One hundred years after the first women’s strike in Colombia:
21 DAYS DURING WHICH 400 WORKING WOMEN PARALYZED THE TEXTILE FACTORY OF BELLO
Starting the twentieth century, the great manufacturing industry was born in Colombia, with an important epicenter in Antioquia, where factories employed women and children as a submissive and cheap workforce, reproducing the same manufacturing scheme that prevailed during the industrial revolution of 19th century Europe
As part of a wave of unrest in the middle of an incipient unionization process between 1919 and 1920, workers had to organize to improve their working conditions. The most famous stoppages were those of the artisans of Bogotá, the oil workers of Barrancas, the banana plantations in the Magdalena, the miners of Segovia, the railroads of the Magdalena and the tailors and shoemakers of Medellín, Caldas, Manizales and Bucaramanga.
The emergence of female labor in factories was a socially important phenomenon. In 1920, 73% of the workforce in the Aburrá Valley was composed of women, 85% of whom were single.
The strike of the women workers of Bello was the first that was identified with the label of “strike”, and, like the previous strikes, this was spontaneous, due to the desperation of the workers product of the abuse and the exploitation and conditions of slavery, to which they were submitted.
The Textile Factory of Bello was the first large-scale textile company that was born under the English workshops model. The owner was one of the most eminent bourgeois in Antioquia, Emilio Restrepo Callejas, also a councilor from Medellín, a renowned landowner and promoter of extensive cotton and sugarcane crops. From the beginning their looms employed women, many of them girls between 13 and 15 years old. By 1920, when the strike broke out, it occupied about 400 women and 110 men.
The conditions made the woman workers try to go on strike several times, until on February 12 a group of women stood at the factory door convincing the rest why they should stop. Among the main claims the fight was for a living wage equal to that of men, for the permission to enter to work in slippers since they were forced to do it barefoot, so the strike was named “the strike of the slippers”. Against abuses and humiliations by the foremen, reduction of working hours, revision of fines for accidents and illness.

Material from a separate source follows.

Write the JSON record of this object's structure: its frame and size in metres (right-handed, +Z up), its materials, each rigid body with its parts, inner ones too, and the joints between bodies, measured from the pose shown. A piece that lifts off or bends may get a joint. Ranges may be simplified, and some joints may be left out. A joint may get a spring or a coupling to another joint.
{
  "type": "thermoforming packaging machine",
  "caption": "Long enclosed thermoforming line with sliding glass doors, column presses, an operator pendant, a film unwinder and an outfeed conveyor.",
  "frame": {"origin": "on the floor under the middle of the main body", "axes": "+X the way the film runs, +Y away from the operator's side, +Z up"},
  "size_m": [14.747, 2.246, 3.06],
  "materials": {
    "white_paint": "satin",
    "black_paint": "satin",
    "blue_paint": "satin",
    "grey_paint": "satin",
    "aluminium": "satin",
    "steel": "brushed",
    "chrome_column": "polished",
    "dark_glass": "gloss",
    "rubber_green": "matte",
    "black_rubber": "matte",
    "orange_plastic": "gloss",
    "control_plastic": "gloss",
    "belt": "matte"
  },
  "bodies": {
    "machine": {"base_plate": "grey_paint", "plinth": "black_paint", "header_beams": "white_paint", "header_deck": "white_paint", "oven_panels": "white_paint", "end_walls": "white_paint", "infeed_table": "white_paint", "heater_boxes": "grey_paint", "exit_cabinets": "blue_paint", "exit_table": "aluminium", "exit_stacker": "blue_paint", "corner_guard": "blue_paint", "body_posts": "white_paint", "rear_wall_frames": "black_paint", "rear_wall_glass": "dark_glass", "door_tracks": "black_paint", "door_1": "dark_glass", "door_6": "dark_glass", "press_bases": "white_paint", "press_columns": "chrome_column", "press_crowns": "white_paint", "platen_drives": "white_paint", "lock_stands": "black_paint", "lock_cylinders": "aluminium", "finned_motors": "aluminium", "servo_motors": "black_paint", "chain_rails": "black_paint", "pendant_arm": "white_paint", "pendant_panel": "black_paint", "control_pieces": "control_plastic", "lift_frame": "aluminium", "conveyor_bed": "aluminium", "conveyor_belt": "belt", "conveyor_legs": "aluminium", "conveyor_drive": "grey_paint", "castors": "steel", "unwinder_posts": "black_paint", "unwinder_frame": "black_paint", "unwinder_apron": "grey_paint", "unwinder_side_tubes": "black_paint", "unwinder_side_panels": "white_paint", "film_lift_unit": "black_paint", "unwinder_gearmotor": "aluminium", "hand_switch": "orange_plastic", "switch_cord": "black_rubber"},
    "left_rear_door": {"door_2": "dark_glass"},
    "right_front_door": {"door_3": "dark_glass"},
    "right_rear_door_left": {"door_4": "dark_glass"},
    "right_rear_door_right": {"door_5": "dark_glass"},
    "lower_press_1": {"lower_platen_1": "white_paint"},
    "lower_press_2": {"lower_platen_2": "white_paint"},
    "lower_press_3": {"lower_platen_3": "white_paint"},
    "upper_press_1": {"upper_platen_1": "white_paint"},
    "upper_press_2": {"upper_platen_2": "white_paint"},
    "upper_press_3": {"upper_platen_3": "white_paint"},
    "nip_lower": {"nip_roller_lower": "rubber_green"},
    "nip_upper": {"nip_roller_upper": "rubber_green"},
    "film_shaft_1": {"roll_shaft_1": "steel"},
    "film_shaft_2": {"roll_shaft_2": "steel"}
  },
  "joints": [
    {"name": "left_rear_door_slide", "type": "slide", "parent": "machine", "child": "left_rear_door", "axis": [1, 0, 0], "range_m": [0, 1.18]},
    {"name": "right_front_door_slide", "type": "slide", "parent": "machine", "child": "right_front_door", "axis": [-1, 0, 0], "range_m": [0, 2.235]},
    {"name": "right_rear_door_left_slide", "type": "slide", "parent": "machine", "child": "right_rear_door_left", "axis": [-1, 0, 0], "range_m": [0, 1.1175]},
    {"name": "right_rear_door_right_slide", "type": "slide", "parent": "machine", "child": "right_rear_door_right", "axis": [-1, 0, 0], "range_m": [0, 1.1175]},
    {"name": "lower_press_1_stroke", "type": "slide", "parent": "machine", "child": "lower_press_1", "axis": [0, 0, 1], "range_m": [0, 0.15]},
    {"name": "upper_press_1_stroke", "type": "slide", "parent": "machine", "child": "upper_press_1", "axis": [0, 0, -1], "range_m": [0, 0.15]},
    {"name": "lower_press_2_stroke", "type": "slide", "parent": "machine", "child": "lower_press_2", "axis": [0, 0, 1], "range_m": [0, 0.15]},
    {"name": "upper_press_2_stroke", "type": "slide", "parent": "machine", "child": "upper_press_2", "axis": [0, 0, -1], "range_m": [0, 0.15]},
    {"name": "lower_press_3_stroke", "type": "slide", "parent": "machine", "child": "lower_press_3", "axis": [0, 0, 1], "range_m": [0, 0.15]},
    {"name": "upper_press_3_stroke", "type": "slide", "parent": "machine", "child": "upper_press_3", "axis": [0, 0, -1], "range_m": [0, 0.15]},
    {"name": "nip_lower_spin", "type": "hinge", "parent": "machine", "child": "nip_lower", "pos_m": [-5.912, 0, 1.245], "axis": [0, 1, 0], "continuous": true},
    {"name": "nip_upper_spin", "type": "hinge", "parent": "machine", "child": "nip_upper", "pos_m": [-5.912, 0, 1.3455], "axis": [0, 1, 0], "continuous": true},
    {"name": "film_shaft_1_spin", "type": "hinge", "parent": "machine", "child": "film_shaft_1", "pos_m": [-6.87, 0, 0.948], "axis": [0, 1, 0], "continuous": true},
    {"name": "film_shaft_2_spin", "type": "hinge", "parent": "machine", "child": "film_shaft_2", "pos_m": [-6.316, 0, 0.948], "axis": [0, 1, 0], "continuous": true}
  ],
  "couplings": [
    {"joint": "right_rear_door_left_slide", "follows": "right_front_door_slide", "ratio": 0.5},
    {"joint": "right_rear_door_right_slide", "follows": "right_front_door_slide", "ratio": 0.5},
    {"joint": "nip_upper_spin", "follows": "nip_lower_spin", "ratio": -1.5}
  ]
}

Among the leaders, was Betsabé Espinal, a young 24-year-old worker; her comrades respected and followed her for her determined and strong character, and natural leadership.
From that same day she was elected by her comrades as protest leader, and organized her comrades in commissions. Before her braveness the threats of the foremen or the prayers of the parish priest, who arrived within a few minutes to try to convince the workers to "end this madness" and return to work meant nothing; nor did the mediation that politicians, even the mayor of Medellin, interposed.

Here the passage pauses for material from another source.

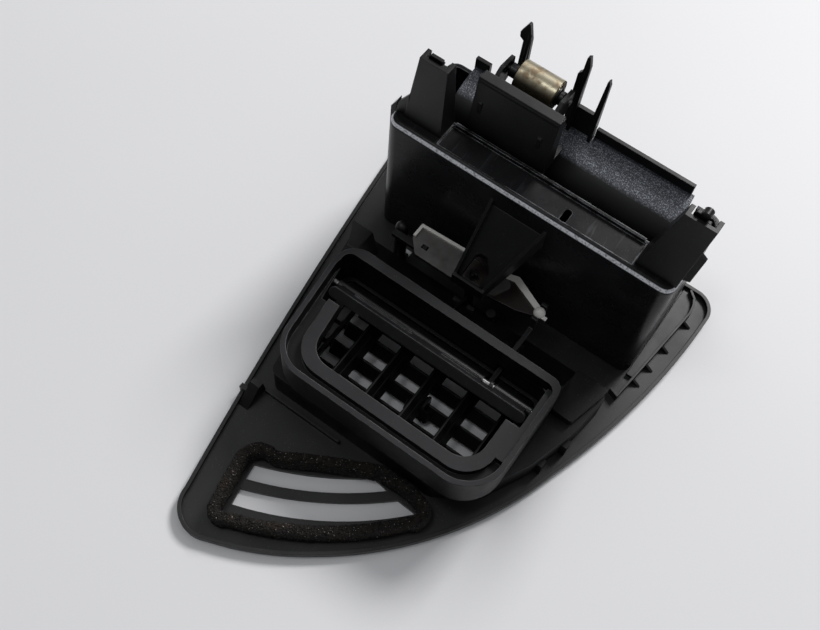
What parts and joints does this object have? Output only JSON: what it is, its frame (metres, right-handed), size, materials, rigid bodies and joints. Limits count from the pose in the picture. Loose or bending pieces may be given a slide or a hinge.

After 21 days of total strike and occupation of the factory and before the intransigence and tenacious decision of the women workers, the advice of some businessmen and the departmental authorities, and even of the same archbishop of Medellin, the employer finally yielded to all the demands of the workers and On March 4, it marked the end of the strike with a resounding victory. A salary increase of 40% was agreed, plus regulation of the fines system, working days of 10 hours and more time for lunch, permission to use footwear in the factory, and the fulminating dismissal of the “stalker” Velásquez and the hated administrators.
The Bello strike is a milestone in the history of the Colombian labor movement; which is consciously left in oblivion; what is unforgivable that those who silence it are the labor movement leaderships by separating the class character from the struggle of working women and diluting it in petty bourgeois feminism.
This struggle, the first of the Colombian working women for their rights, is indissoluble from the struggle milestones that the world working class carried out at the beginning of the 20th century.